We somehow realized that if we wished to tell her anything this was how to do it. It didn't occur to us that she couldn't hear us very well. If we were trying to talk to her while facing in another direction she wouldn't acknowledge that we'd said anything to her. We accepted that. She spoke to us in Hungarian. We only spoke to her in English. At the beginning, I think that her lip reading skills in English were acquired because of our careful and repeated enunciation of sentences. I didn't realize that my way of speaking was unusual until other children in school teased me about speaking so slowly. It didn't connect in my mind until I was much older.
As soon as I learned to read, I would sit in front of my mother and read to her. This continued for many years. She always carried a notebook with her to write down words she would see that she needed to look up in the dictionary. Our parents bought an encyclopedia and she began to read it. She never learned how to pronounce English words correctly so the language she spoke was hard for most English speakers to understand. Not only was her accent very thick and Hungarian, but since she couldn't hear the words clearly, she would pronounce everything phonetically based on the way it was spelled.
Our parents were interested in becoming Americans. They embraced everything they believed was American and began the process of becoming citizens of this great country.

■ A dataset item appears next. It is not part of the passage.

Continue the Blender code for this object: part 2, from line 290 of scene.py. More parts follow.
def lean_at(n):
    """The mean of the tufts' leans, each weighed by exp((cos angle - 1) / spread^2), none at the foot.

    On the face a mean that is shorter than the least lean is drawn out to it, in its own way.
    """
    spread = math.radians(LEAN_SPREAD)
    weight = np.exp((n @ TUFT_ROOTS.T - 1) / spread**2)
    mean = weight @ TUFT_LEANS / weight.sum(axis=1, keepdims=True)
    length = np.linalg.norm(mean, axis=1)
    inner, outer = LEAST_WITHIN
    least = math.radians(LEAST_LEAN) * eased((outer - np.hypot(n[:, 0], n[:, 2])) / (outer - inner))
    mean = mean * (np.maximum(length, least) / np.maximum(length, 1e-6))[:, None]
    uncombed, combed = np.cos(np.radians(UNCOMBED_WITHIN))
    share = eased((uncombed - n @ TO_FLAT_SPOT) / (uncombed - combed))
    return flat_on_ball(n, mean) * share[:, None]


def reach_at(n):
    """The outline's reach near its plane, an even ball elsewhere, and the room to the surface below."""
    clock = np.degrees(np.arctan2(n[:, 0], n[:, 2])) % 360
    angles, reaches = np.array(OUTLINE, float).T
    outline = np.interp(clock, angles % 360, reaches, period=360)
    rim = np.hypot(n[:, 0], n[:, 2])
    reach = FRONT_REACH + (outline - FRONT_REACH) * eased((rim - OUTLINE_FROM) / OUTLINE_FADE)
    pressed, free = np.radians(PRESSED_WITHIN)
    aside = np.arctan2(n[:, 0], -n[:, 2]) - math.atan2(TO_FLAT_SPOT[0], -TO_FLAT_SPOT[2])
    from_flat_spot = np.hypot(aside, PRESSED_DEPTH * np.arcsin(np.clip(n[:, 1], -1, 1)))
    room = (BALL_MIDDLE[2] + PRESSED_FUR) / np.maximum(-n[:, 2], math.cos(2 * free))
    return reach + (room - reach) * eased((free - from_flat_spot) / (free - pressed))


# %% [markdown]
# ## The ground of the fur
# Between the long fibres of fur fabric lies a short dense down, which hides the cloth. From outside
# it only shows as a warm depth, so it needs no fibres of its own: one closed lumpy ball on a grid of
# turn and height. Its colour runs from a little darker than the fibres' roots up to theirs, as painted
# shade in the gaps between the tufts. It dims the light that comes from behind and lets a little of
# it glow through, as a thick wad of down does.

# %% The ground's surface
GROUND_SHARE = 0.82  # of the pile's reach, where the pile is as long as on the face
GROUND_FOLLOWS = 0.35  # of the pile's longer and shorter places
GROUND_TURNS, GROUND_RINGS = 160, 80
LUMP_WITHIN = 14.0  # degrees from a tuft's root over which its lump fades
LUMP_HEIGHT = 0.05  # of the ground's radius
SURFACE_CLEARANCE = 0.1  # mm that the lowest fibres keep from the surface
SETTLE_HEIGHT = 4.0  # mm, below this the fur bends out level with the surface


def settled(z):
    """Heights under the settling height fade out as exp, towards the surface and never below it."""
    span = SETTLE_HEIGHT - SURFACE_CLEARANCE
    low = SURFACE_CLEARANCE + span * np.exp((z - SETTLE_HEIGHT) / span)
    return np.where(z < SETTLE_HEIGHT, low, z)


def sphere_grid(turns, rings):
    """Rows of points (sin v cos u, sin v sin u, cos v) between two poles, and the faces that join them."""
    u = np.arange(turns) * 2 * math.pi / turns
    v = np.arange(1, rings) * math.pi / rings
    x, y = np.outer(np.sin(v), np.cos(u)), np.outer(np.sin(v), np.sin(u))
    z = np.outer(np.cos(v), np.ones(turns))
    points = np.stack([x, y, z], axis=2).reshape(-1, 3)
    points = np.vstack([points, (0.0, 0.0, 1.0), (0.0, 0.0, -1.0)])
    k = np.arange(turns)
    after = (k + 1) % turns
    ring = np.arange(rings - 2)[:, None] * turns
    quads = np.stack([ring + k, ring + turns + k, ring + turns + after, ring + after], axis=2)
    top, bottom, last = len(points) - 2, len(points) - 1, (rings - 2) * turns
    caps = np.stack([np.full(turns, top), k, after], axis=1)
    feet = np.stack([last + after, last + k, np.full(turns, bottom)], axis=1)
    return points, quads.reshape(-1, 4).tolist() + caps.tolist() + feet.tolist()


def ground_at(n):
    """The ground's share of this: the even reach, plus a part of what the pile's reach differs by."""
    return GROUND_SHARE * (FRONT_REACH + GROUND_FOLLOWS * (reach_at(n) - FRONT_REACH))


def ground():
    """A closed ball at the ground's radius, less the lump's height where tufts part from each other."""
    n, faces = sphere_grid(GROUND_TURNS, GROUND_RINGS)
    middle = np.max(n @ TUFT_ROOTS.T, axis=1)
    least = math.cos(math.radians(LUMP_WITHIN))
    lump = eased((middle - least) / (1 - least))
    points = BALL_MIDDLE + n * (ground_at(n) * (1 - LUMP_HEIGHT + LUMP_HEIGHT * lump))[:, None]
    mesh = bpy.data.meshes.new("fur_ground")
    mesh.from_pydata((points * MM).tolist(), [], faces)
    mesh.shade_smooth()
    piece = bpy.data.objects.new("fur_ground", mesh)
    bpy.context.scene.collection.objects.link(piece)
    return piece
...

They opened a small tailor shop and began the upward climb towards the middle class. Unfortunately, the Great Depression struck, and they, like so many others, struggled to stay afloat. Eventually they had to give up the business and find work in the industrial world of the garment industry.
My mother became a seamstress in a garment factory where she became a "sample maker." Her skills were well appreciated in industry but the noise of the sewing machines pushed whatever hearing she had over the edge and she became deaf. She began asking us to write her notes to tell her things that she didn't understand but we didn't realize why she asked this. We thought she just wanted to see how things were spelled. She never used the telephone. I made all of her phone calls whenever they were needed. She said she didn't like to use the phone and we accepted that explanation.
Whenever she went shopping she took me with her so I could explain things more clearly to her and to the clerks.
When she was in her late fifties, without telling anyone, she secretly went shopping and was fitted for a hearing aid. It wasn't until she began to tell us we were talking too loud that she revealed that she had a hearing aid. We were amazed. By then we had some suspicion that she had a problem, but we would never mention it to her.
The hearing aid changed her life. Her new ability to hear enabled her to expand her lip reading skills and participate in more social activities. But she never let go of the shame she felt about not being able to hear. She went to many extremes to hide the hearing aid because she didn't want anyone to know she had to use it. Eventually even the hearing aid did not help and she continued to live a long and full life, communicating with the world and lip reading in both English and Hungarian.
In retrospect, when I see the great strides that have been made in the knowledge and technology available to people who have hearing loss, I wish she had been able to take advantage of it. Nevertheless, she was amazing in her capacity to learn new things and to live a rich and full life. When she died at the age of 101 she was carrying the hearing aid in her pocket, along with her teeth, having outlived both of them.